"More About Unicode in Python 2 and 3"

Steven D'Aprano steve+comp.lang.python at pearwood.info
Mon Jan 6 11:24:19 EST 2014


Roy Smith wrote:

> In article <mailman.5001.1388976943.18130.python-list at python.org>,
>  Chris Angelico <rosuav at gmail.com> wrote:
> 
>> It can't be both things. It's either bytes or it's text.
> 
> I've never used Python 3, so forgive me if these are naive questions.
> Let's say you had an input stream which contained the following hex
> values:
> 
> $ hexdump data
> 0000000 d7 a8 a3 88 96 95
> 
> That's EBCDIC for "Python".  What would I write in Python 3 to read that
> file and print it back out as utf-8 encoded Unicode?

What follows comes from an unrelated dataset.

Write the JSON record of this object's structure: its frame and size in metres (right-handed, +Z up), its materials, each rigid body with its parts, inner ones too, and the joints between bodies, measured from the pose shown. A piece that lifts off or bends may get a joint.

There's no one EBCDIC encoding. Like the so-called "extended ASCII"
or "ANSI" encodings that followed, IBM had many different versions of
EBCDIC customised for different machines and markets -- only even more
poorly documented. But since the characters in that are all US English
letters, any EBCDIC dialect ought to do it:

py> b = b'\xd7\xa8\xa3\x88\x96\x95'
py> b.decode('CP500')
'Python'


To read it from a file:

text = open("somefile", encoding='CP500').read()

And to print out the UTF-8 encoded bytes:

print(text.encode('utf-8'))



> Or, how about a slightly different example:
> 
> $ hexdump data
> 0000000 43 6c 67 75 62 61
> 
> That's "Python" in rot-13 encoded ascii.  How would I turn that into
> cleartext Unicode in Python 3?


In Python 3.3, you can do this:

py> b = b'\x43\x6c\x67\x75\x62\x61'
py> s = b.decode('ascii')
py> print(s)
Clguba
py> import codecs
py> codecs.decode(s, 'rot-13')
'Python'

(This may not work in Python 3.1 or 3.2, since rot13 and assorted other
string-to-string and byte-to-byte codecs were mistakenly removed. I say
mistakenly, not in the sense of "by accident", but in the sense of "it was
an error of judgement". Somebody was under the misapprehension that the
codec machinery could only work on Unicode <-> bytes.)

If you don't want to use the codec, you can do it by hand:

def rot13(astring):
    result = []
    for c in astring:
        i = ord(c)
        if ord('a') <= i <= ord('m') or ord('A') <= i <= ord('M'):
            i += 13
        elif ord('n') <= i <= ord('z') or ord('N') <= i <= ord('Z'):
            i -= 13
        result.append(chr(i))
    return ''.join(result)

But why would you want to do it the slow way?